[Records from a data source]
* start *

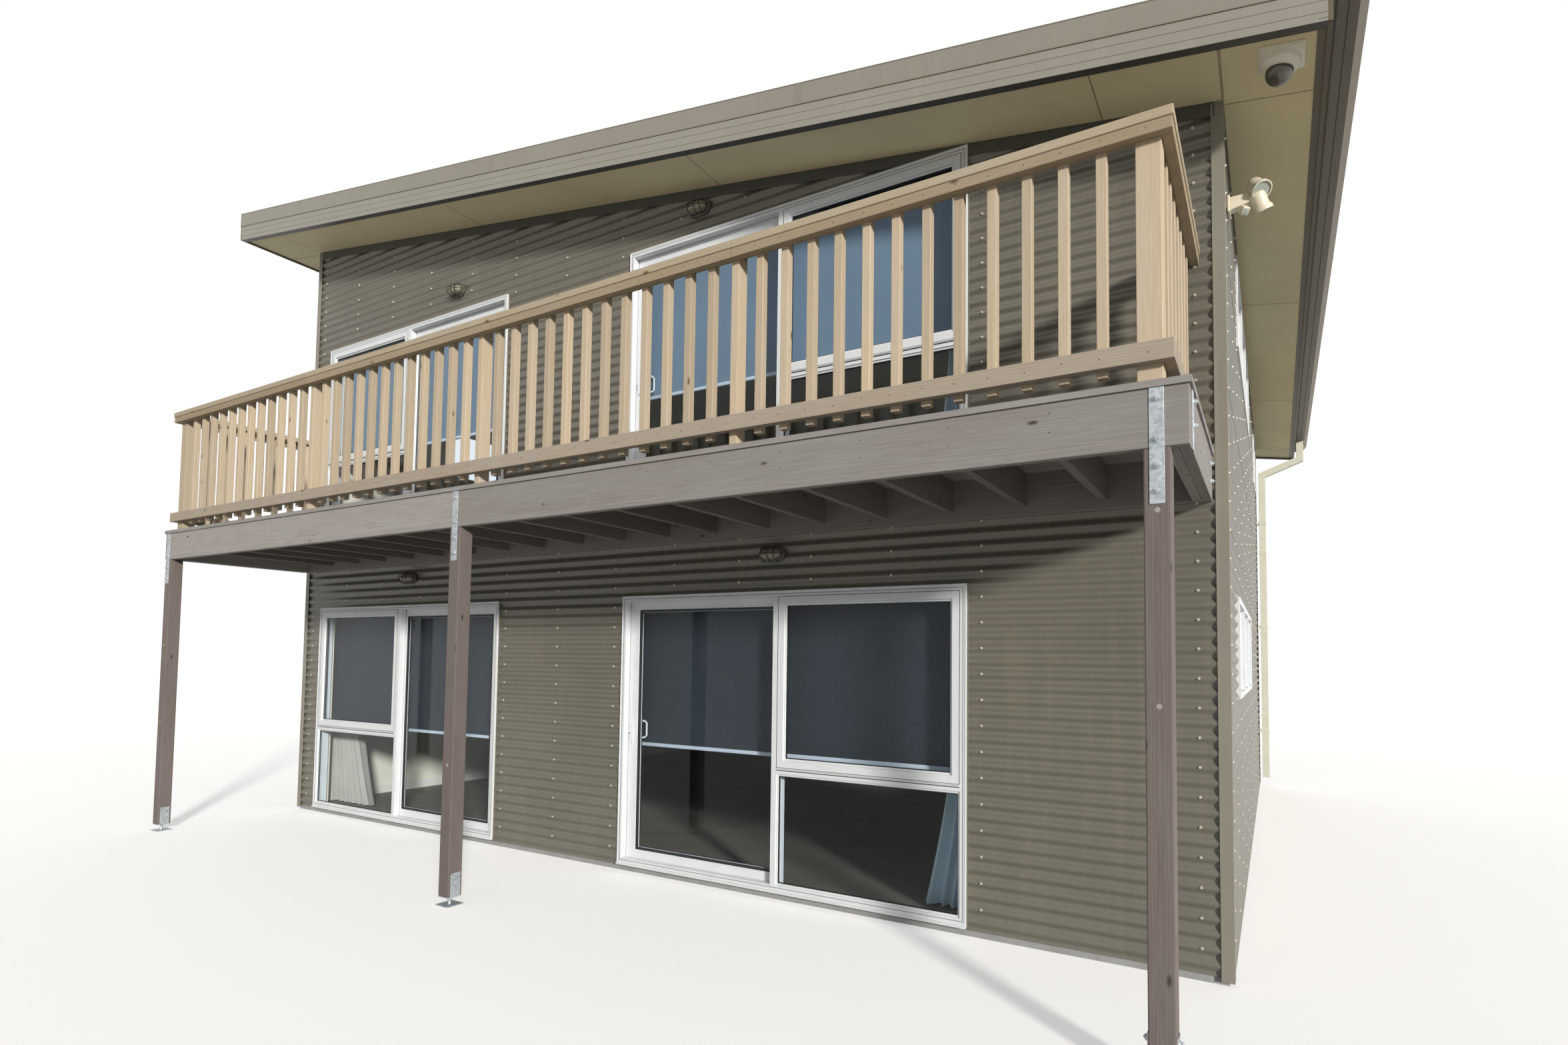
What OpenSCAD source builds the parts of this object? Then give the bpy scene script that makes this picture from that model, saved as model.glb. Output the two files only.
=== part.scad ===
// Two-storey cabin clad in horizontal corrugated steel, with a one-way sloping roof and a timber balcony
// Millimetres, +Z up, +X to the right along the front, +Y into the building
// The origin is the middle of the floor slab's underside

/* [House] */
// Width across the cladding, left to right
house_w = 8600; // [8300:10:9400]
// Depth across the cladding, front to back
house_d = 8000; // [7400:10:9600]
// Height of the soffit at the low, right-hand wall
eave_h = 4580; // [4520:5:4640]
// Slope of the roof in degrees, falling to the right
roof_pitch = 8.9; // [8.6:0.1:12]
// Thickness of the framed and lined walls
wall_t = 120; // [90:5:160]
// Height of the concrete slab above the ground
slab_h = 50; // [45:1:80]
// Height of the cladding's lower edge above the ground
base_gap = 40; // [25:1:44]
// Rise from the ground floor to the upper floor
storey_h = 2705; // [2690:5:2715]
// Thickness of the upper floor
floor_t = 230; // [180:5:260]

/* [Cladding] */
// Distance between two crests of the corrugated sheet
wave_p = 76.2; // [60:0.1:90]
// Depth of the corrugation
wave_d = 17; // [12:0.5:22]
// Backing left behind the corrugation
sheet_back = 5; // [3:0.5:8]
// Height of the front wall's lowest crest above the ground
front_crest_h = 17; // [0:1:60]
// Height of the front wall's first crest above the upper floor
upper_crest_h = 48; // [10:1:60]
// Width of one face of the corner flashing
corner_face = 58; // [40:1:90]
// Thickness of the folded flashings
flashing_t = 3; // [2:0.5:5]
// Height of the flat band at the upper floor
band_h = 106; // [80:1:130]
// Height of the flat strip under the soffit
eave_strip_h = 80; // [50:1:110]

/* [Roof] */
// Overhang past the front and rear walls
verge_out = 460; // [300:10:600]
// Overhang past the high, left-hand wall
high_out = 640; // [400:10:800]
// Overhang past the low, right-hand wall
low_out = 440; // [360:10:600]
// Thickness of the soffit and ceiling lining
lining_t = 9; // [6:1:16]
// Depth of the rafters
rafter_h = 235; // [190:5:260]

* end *
* start *

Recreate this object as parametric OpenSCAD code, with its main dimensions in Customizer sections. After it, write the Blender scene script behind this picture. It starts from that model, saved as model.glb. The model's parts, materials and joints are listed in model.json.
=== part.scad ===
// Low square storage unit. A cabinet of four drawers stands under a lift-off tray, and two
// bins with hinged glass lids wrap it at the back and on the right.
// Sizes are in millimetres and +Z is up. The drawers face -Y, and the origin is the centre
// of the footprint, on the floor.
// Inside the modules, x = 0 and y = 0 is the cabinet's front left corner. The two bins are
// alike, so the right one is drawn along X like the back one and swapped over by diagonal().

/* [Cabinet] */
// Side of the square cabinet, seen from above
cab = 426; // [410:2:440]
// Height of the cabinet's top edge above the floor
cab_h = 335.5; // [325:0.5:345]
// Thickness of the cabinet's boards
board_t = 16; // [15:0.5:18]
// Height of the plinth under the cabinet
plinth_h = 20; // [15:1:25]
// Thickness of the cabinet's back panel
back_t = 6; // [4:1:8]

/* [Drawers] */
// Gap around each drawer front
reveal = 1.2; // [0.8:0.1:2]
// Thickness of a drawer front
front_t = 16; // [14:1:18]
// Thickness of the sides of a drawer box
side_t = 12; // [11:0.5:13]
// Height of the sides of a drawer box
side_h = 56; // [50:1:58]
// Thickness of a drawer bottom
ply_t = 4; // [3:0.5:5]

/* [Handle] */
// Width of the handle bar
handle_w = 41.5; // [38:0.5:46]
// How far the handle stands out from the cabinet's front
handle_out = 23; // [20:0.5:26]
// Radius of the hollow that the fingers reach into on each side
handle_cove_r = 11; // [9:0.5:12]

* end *

◆ **Task brief**: Give again only the lines that run from the line with "What OpenSCAD source" to the line with "floor_t = 230; // [180:5:260]". Include both of those lines exactly as written.

◆ **Correct result**:
What OpenSCAD source builds the parts of this object? Then give the bpy scene script that makes this picture from that model, saved as model.glb. Output the two files only.
=== part.scad ===
// Two-storey cabin clad in horizontal corrugated steel, with a one-way sloping roof and a timber balcony
// Millimetres, +Z up, +X to the right along the front, +Y into the building
// The origin is the middle of the floor slab's underside

/* [House] */
// Width across the cladding, left to right
house_w = 8600; // [8300:10:9400]
// Depth across the cladding, front to back
house_d = 8000; // [7400:10:9600]
// Height of the soffit at the low, right-hand wall
eave_h = 4580; // [4520:5:4640]
// Slope of the roof in degrees, falling to the right
roof_pitch = 8.9; // [8.6:0.1:12]
// Thickness of the framed and lined walls
wall_t = 120; // [90:5:160]
// Height of the concrete slab above the ground
slab_h = 50; // [45:1:80]
// Height of the cladding's lower edge above the ground
base_gap = 40; // [25:1:44]
// Rise from the ground floor to the upper floor
storey_h = 2705; // [2690:5:2715]
// Thickness of the upper floor
floor_t = 230; // [180:5:260]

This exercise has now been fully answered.